Neonatal Calf Management

Posted by
Written by Dr. Dallas Duncan-Meteer DVM, Mt. Sterling Veterinary Clinic

In the cow-calf sector, the key to increasing income is to increase reproductive efficiency. The best way to do this is to increase the number of calves weaned and sold, relative to the number of brood cows in the herd. Reproductive efficiency is directly related to proper management and husbandry. Once all the work is done to prepare a female for breeding, then breeding occurs and we hope for a live calf. Nothing is more frustrating than making it through this process and then losing a newborn calf.

Open cows and neonatal death are arguably the two largest factors that reduce value and profitability in the cowherd. The latter of the two is sometimes negated by producers. Thus, I continually discuss with my clients the factors that can contribute to neonatal calf mortality.

Over half of neonatal death losses occur in the first 24 hours. The first item to consider is dystocia (meaning "difficult birth"). Not only can dystocia result in a dead calf upon delivery, but it can contribute to other problems too. For example aspiration pneumonia, joint damage, nerve damage, hypoxia, and failure of passive transfer from inadequate colostrum intake can all be traced back to dystocia problems more times than not.

Considerations to reduce and help avoid dystocia in your herd:

  • Keep breeding females in proper BCS (body condition score). Not too fat, not too thin. A BCS of 6 for cows and 6.5 for heifers at calving is my suggestion.
  • Select the appropriate bull for your herd. Must be an easy calver that breeds vigor into his calves
  • Pelvic score replacement heifers
  • Keep accurate records of projected calving date and be prepared to check cows up to two weeks early with calving ease bulls.
  • During calving season check cattle frequently. Some producers have invested in cameras for night checks or simply to be able to check close up cows remotely
  • If a problem is identified take action.
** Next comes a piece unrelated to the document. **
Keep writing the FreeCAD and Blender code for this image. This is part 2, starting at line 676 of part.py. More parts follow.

Don't be afraid to call a vet for assistance.

Producers need to put a strong focus on reducing the incidence of dystocia. Calves that experience a challenging birth are less likely to get up and nurse the cow. Hence, they do not thrive.
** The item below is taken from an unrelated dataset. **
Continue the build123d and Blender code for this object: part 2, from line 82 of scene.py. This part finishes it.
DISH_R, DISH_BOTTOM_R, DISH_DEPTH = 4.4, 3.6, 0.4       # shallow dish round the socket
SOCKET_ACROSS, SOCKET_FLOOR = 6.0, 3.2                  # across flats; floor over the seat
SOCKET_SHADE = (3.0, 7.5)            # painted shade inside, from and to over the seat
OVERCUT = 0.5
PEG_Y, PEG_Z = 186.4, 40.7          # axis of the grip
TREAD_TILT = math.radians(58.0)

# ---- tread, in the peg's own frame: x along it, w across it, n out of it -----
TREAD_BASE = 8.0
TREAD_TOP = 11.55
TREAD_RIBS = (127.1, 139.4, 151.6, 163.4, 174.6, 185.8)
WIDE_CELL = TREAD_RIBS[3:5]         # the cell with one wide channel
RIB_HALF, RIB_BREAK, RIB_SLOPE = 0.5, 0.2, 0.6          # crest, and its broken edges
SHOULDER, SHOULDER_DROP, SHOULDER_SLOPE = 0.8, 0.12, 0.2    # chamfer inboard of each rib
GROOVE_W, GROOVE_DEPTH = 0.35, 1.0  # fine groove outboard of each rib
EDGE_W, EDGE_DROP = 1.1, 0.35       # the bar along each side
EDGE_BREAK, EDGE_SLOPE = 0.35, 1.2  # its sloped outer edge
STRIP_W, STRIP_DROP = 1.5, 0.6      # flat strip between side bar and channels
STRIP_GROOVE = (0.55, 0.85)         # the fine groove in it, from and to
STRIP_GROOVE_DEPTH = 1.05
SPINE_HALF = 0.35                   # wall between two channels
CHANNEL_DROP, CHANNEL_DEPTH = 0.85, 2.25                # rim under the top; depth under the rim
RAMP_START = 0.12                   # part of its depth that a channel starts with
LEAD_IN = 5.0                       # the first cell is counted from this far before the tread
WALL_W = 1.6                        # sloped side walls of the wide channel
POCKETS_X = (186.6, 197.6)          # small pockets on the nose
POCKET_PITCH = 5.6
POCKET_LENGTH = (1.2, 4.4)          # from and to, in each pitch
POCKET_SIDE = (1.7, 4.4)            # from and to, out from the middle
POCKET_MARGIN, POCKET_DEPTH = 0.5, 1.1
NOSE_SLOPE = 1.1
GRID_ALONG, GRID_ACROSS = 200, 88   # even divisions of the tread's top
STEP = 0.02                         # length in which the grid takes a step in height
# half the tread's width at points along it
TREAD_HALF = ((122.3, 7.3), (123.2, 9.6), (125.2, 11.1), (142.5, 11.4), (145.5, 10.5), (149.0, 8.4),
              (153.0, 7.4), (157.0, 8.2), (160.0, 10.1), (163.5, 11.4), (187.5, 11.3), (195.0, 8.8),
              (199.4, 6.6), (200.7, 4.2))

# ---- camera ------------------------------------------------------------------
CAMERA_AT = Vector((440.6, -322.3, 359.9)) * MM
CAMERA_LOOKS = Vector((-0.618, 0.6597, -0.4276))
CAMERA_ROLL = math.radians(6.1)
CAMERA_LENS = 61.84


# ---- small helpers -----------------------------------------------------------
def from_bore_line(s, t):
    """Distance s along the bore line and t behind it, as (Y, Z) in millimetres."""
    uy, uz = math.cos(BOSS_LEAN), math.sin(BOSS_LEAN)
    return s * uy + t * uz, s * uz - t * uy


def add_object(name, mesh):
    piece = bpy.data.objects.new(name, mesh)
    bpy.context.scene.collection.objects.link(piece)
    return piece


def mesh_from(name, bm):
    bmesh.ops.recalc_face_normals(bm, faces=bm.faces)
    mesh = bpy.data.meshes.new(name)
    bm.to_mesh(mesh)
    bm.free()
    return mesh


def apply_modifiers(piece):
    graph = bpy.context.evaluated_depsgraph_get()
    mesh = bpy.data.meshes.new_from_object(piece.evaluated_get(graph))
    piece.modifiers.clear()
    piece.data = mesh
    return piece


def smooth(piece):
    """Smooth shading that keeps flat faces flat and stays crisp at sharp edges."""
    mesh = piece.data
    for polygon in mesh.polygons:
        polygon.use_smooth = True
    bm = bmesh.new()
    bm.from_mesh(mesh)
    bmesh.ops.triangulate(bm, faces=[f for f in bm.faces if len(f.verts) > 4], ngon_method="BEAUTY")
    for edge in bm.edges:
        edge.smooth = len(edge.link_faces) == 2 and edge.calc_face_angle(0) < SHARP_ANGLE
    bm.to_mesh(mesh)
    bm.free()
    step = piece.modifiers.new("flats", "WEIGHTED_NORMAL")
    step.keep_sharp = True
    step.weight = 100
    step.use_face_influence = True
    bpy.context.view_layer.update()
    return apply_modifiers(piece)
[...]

Along with maintaining cows in good BCS, proper nutrition and mineral supplementation is crucial. Brood cows require a sufficient mineral program and a diet with adequate energy and protein. Cows in good shape on a good balanced diet will make colostrum that is higher in IGGs which results in better calf immunity. Calves MUST receive colostrum in the first 6 hours of life. If they do not, then a producer MUST intervene with a colostrum replacement. Colostrum is built to be the first meal in life and it provides the antibodies calves need to have a functioning immune system.

It is also very important to prepare a clean and dry calving area out of the elements. Keeping calves in a dry and clean area is paramount to decrease exposure to pathogens. Also, avoid keeping cows locked up after calving for extended periods of time. The birthing process can lead to damp pathogen loaded bedding which is unhealthy for the neonatal calf. If at all possible deploy some version of the "sandhills system" where cows are calved in a fresh clean area every 2-3 weeks. If you do not have enough room, keeping areas cleaned, disinfected and properly bedded will be crucial. High pathogen loads lead to more issues with scours and respiratory disease. Scours is a huge killer of neonatal calves. They quickly become dehydrated and ill making recovery difficult.
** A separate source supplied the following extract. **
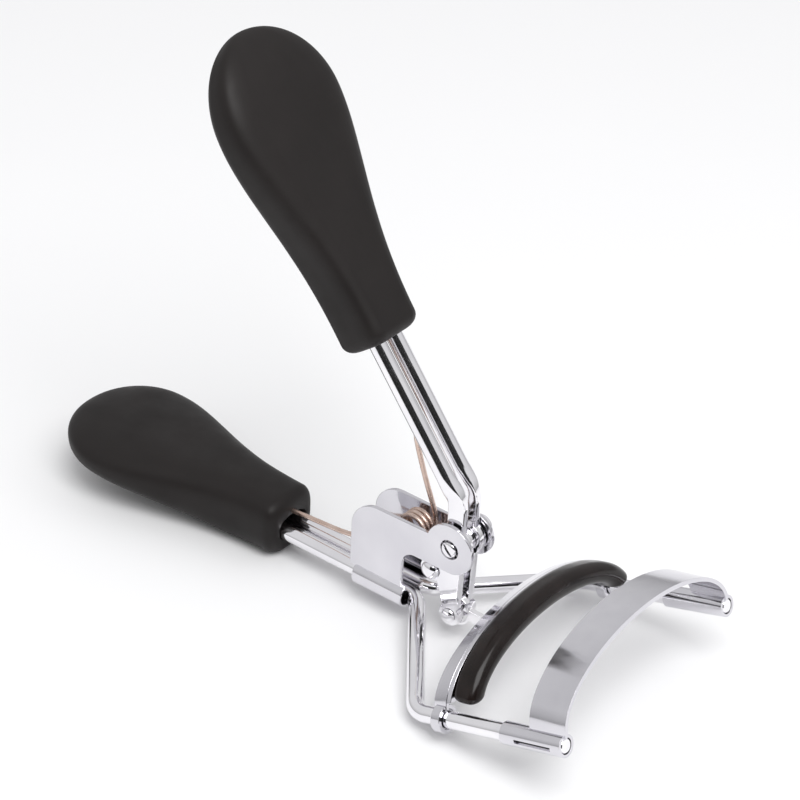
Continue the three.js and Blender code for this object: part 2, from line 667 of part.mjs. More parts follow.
place('frame_wire_near', frameWire(), CHROME);
place('frame_wire_far', mirrored(frameWire()), CHROME);
place('front_plate', frontPlate(), CHROME);
place('bracket', bracket(), CHROME);
place('pivot_screw', pivotScrew(), CHROME);
place('pivot_washer', pivotWasher(), CHROME);
place('pivot_nut', pivotNut(), CHROME);
place('lower_grip', lowerGrip(), SOFT_TOUCH);
place('torsion_spring', torsionSpring(), SPRING_STEEL);
place('lever_wire_near', leverWire(), CHROME);
place('lever_wire_far', mirrored(leverWire()), CHROME);
place('pivot_spacer', pivotSpacer(), CHROME);
place('lever_stop_pin', stopPin(), CHROME);
place('link_pin', linkPin(), CHROME);
place('upper_grip', upperGrip(), SOFT_TOUCH);
place('moving_jaw', movingJaw(), CHROME);
place('pad_channel', padChannel(), CHROME);
place('silicone_pad', siliconePad(), SILICONE);
place('jaw_pin', jawPin(), CHROME);
place('push_link', pushLink(), CHROME);

export default group;
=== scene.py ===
"""Eyelash curler: fine surfaces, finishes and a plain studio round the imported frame."""
import json
import math
import bmesh
import bpy
from mathutils import Matrix, Vector


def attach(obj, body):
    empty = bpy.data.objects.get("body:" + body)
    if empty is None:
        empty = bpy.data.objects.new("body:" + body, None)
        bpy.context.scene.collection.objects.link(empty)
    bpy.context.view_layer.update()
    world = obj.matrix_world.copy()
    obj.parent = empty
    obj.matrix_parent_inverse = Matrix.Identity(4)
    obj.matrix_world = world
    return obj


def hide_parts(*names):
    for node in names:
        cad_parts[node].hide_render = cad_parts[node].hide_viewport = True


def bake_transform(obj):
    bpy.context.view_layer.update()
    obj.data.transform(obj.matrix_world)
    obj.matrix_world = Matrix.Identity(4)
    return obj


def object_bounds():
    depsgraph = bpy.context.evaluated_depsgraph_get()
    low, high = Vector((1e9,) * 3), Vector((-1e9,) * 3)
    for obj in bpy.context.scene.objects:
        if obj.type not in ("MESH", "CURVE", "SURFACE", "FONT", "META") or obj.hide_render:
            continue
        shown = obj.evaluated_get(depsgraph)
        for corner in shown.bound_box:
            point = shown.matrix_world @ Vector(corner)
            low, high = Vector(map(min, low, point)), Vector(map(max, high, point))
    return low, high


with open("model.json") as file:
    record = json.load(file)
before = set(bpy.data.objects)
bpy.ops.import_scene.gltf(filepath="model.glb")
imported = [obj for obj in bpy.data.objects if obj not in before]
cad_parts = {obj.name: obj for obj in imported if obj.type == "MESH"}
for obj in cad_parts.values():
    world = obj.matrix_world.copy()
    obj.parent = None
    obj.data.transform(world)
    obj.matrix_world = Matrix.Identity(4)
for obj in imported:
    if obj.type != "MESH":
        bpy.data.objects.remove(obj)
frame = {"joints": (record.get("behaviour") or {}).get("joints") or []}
cad_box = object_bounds()

# ---- where things are ---------------------------------------------------------------------
# Shapes are worked out in millimetres in the stem's own frame: X along the stem, Y across,
# Z up, with X 0 at the corner where the flare meets the rail. TO_SHARED moves a point from
# there into the shared frame, by way of the lever's hinge.
MM = 0.001
JOINTS = {joint["name"]: joint for joint in frame["joints"]}
HINGE = Vector(JOINTS["lever_hinge"]["pos_m"]) / MM
SLIDE = Vector(JOINTS["jaw_slide"]["axis"])
PIVOT = Vector((-7.08, 0, 14.09))
TO_SHARED = HINGE - PIVOT
RAIL_PITCH = math.atan2(SLIDE.z, SLIDE.x)

WIRE_R = 1.15
STEM = Vector((-12.52, 1.44, 2.88))        # front end of a stem wire
STEM_REAR = -53
CORNER_Z = 1.06                            # height of the rails' rear ends
RAIL_Y = 18
RAIL_LENGTH = 23.3
BEND_R = 3.4

SLEEVE = {"rear": 14.3, "outer": 1.47, "bore": 1.05}
RAIL_TIP_R = 0.95
BAND_HALF, BAND_THICK = 18.2, 0.6          # both arched bands
FRONT_BAND = {"rear": 18.3, "front": 23.6, "rear_crest": 9.7, "front_crest": 9.2, "foot": 1.1}
JAW_BAND = {"rear": 3.4, "front": 5.4, "rear_crest": 8.2, "front_crest": 8.9, "foot": 0.6}

EAR_INNER, SHEET = 2.25, 0.55
EAR_OUTER = EAR_INNER + SHEET
EAR_REAR, EAR_TOP, EAR_CORNER_R = -22.8, 15, 4.2
NEAR_BOSS_R, FAR_BOSS_R = 3.6, 3.1
NOTCH_REAR, NOTCH_TOP, NOTCH_R = -14.4, 10.45, 2
BASE_REAR, BASE_FRONT, BASE_R, BASE_BORE = -21.9, -13.8, 1.8, 1.5
BASE_Y, BASE_Z = 1.75, 3.02
SCREW_HEAD_R, SCREW_HOLE_R, NUT_HOLE_R = 1.12, 1.38, 0.95
SCREW_R = 0.85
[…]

Front end loading your calving can greatly reduce disease in neonatal calves. This means have a tight calving window with the majority of the calves being born early on. You ever notice how the first calves aren't usually the ones that get sick? It's the stragglers that seem to fight everything. This is because the older calves are spreading all of their disease and bugs around and the new calves with weak immune systems are being exposed to these bugs.

Overall, preparation is crucial to a successful calving season. Pick the right breeding stock, keep accurate records, and be mindful of your calving environment. Good husbandry practices go a long way in a cow calf operation. Not only will some of these practices make your life a lot easier but they will definitely make you more money.